[WHAT IS ASKED]
Copy out all of the material exactly as presented.

>> start

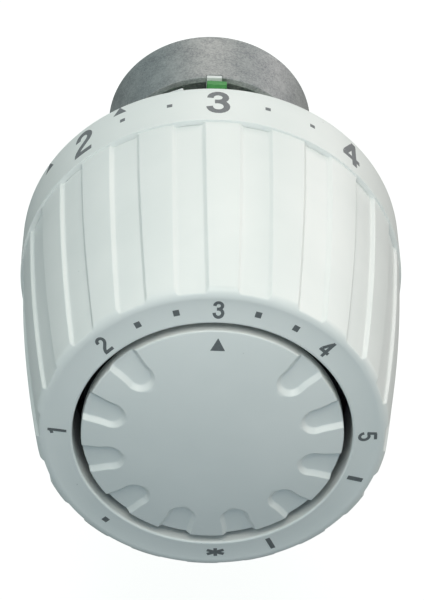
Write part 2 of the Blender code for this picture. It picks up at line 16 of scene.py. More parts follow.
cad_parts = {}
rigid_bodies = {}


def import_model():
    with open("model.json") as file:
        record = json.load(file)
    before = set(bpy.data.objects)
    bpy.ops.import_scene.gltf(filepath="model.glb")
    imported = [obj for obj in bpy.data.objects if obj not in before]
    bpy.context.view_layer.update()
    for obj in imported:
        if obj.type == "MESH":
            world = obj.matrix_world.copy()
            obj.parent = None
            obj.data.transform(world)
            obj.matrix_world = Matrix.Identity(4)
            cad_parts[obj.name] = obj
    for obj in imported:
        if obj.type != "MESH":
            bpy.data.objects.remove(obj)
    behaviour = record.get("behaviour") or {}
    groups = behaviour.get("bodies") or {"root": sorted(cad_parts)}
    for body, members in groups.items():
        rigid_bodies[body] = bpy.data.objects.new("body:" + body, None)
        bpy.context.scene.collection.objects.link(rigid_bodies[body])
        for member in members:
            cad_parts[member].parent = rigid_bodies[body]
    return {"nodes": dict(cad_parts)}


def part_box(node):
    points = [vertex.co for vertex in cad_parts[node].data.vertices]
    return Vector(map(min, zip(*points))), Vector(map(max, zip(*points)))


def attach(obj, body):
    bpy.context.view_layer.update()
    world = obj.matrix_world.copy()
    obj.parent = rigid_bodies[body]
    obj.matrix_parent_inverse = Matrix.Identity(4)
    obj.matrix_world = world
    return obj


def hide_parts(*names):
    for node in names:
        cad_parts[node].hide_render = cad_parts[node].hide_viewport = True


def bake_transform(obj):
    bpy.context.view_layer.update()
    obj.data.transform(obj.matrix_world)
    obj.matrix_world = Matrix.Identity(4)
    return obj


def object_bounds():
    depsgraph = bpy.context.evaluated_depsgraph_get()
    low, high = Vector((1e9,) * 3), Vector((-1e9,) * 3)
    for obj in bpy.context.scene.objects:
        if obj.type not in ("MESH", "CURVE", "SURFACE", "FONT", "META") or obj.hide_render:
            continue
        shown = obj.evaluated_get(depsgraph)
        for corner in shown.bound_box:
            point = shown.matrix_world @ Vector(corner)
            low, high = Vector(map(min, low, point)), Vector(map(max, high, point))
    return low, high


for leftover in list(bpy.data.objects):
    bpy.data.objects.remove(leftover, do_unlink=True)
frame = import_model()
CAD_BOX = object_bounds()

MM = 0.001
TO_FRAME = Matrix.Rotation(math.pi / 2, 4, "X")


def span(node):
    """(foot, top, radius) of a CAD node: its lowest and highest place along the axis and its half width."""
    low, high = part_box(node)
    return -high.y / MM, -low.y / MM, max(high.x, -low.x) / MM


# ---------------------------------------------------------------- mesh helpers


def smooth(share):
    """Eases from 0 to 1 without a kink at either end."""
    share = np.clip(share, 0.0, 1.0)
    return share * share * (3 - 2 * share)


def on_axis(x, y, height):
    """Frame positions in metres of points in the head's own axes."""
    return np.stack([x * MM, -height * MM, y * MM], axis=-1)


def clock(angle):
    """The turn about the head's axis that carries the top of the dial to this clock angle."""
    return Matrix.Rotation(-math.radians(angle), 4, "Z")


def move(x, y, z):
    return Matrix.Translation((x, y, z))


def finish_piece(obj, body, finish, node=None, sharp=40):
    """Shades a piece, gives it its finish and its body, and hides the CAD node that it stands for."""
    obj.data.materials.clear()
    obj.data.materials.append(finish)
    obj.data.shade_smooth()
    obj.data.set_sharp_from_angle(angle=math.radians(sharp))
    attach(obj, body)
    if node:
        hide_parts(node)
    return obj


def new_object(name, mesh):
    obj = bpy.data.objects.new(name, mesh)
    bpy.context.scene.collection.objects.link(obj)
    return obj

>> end

[RESULT]
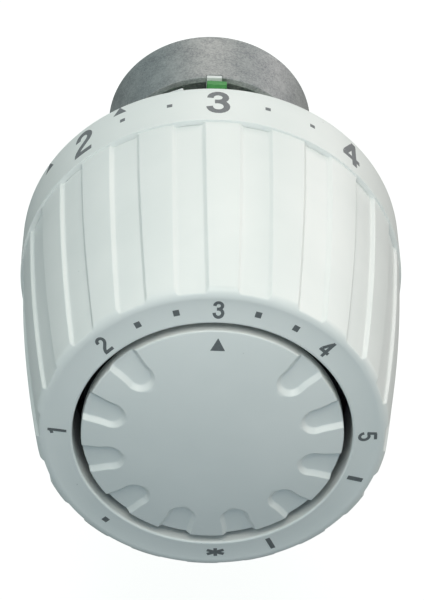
Write part 2 of the Blender code for this picture. It picks up at line 16 of scene.py. More parts follow.
cad_parts = {}
rigid_bodies = {}


def import_model():
    with open("model.json") as file:
        record = json.load(file)
    before = set(bpy.data.objects)
    bpy.ops.import_scene.gltf(filepath="model.glb")
    imported = [obj for obj in bpy.data.objects if obj not in before]
    bpy.context.view_layer.update()
    for obj in imported:
        if obj.type == "MESH":
            world = obj.matrix_world.copy()
            obj.parent = None
            obj.data.transform(world)
            obj.matrix_world = Matrix.Identity(4)
            cad_parts[obj.name] = obj
    for obj in imported:
        if obj.type != "MESH":
            bpy.data.objects.remove(obj)
    behaviour = record.get("behaviour") or {}
    groups = behaviour.get("bodies") or {"root": sorted(cad_parts)}
    for body, members in groups.items():
        rigid_bodies[body] = bpy.data.objects.new("body:" + body, None)
        bpy.context.scene.collection.objects.link(rigid_bodies[body])
        for member in members:
            cad_parts[member].parent = rigid_bodies[body]
    return {"nodes": dict(cad_parts)}


def part_box(node):
    points = [vertex.co for vertex in cad_parts[node].data.vertices]
    return Vector(map(min, zip(*points))), Vector(map(max, zip(*points)))


def attach(obj, body):
    bpy.context.view_layer.update()
    world = obj.matrix_world.copy()
    obj.parent = rigid_bodies[body]
    obj.matrix_parent_inverse = Matrix.Identity(4)
    obj.matrix_world = world
    return obj


def hide_parts(*names):
    for node in names:
        cad_parts[node].hide_render = cad_parts[node].hide_viewport = True


def bake_transform(obj):
    bpy.context.view_layer.update()
    obj.data.transform(obj.matrix_world)
    obj.matrix_world = Matrix.Identity(4)
    return obj


def object_bounds():
    depsgraph = bpy.context.evaluated_depsgraph_get()
    low, high = Vector((1e9,) * 3), Vector((-1e9,) * 3)
    for obj in bpy.context.scene.objects:
        if obj.type not in ("MESH", "CURVE", "SURFACE", "FONT", "META") or obj.hide_render:
            continue
        shown = obj.evaluated_get(depsgraph)
        for corner in shown.bound_box:
            point = shown.matrix_world @ Vector(corner)
            low, high = Vector(map(min, low, point)), Vector(map(max, high, point))
    return low, high


for leftover in list(bpy.data.objects):
    bpy.data.objects.remove(leftover, do_unlink=True)
frame = import_model()
CAD_BOX = object_bounds()

MM = 0.001
TO_FRAME = Matrix.Rotation(math.pi / 2, 4, "X")


def span(node):
    """(foot, top, radius) of a CAD node: its lowest and highest place along the axis and its half width."""
    low, high = part_box(node)
    return -high.y / MM, -low.y / MM, max(high.x, -low.x) / MM


# ---------------------------------------------------------------- mesh helpers


def smooth(share):
    """Eases from 0 to 1 without a kink at either end."""
    share = np.clip(share, 0.0, 1.0)
    return share * share * (3 - 2 * share)


def on_axis(x, y, height):
    """Frame positions in metres of points in the head's own axes."""
    return np.stack([x * MM, -height * MM, y * MM], axis=-1)


def clock(angle):
    """The turn about the head's axis that carries the top of the dial to this clock angle."""
    return Matrix.Rotation(-math.radians(angle), 4, "Z")


def move(x, y, z):
    return Matrix.Translation((x, y, z))


def finish_piece(obj, body, finish, node=None, sharp=40):
    """Shades a piece, gives it its finish and its body, and hides the CAD node that it stands for."""
    obj.data.materials.clear()
    obj.data.materials.append(finish)
    obj.data.shade_smooth()
    obj.data.set_sharp_from_angle(angle=math.radians(sharp))
    attach(obj, body)
    if node:
        hide_parts(node)
    return obj


def new_object(name, mesh):
    obj = bpy.data.objects.new(name, mesh)
    bpy.context.scene.collection.objects.link(obj)
    return obj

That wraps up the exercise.